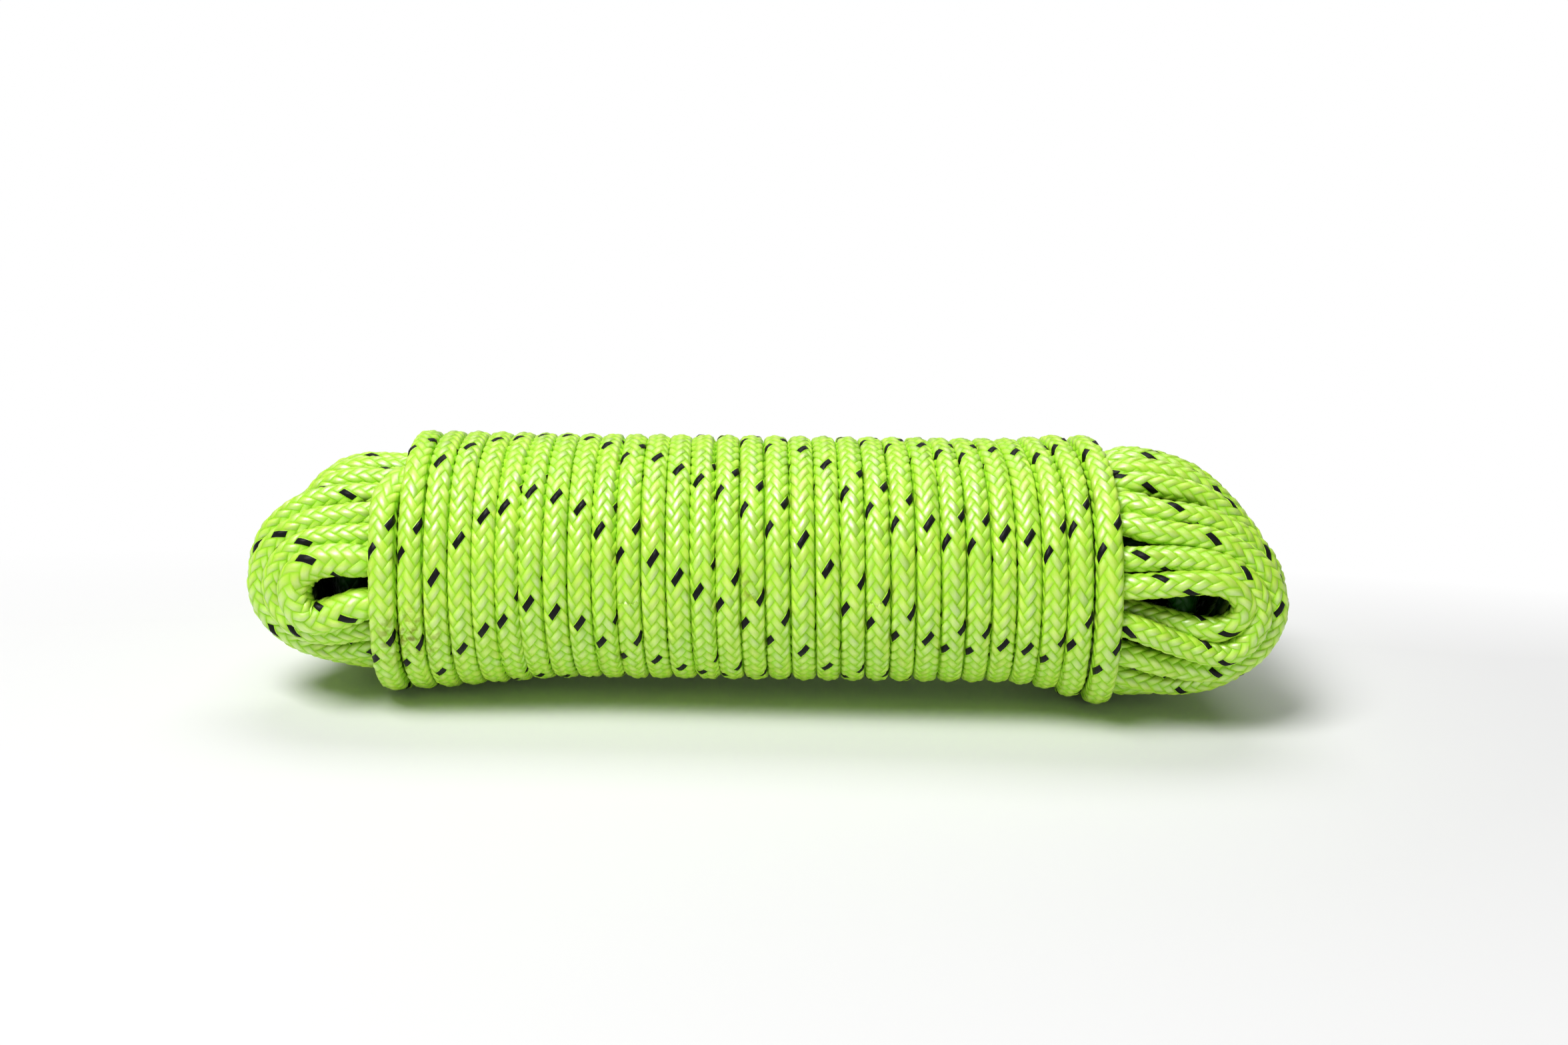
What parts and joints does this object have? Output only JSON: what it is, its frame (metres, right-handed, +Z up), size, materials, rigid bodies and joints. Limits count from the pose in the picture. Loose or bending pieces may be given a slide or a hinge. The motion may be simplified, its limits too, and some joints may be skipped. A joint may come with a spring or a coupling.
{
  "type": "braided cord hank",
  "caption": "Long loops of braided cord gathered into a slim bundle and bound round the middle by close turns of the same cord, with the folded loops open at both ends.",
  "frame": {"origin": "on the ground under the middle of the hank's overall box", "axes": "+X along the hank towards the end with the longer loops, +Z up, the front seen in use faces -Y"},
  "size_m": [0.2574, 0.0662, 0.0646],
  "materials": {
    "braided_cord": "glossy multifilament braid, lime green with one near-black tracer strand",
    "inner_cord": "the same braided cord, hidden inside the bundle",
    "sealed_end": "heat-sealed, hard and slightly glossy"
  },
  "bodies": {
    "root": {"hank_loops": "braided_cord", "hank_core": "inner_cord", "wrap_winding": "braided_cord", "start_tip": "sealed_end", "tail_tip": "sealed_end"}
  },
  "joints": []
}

————

__TASK GOAL__.
Tell how many lines contain the word "materials", using only the number.

__SOLUTION TO THE EXERCISE__.
2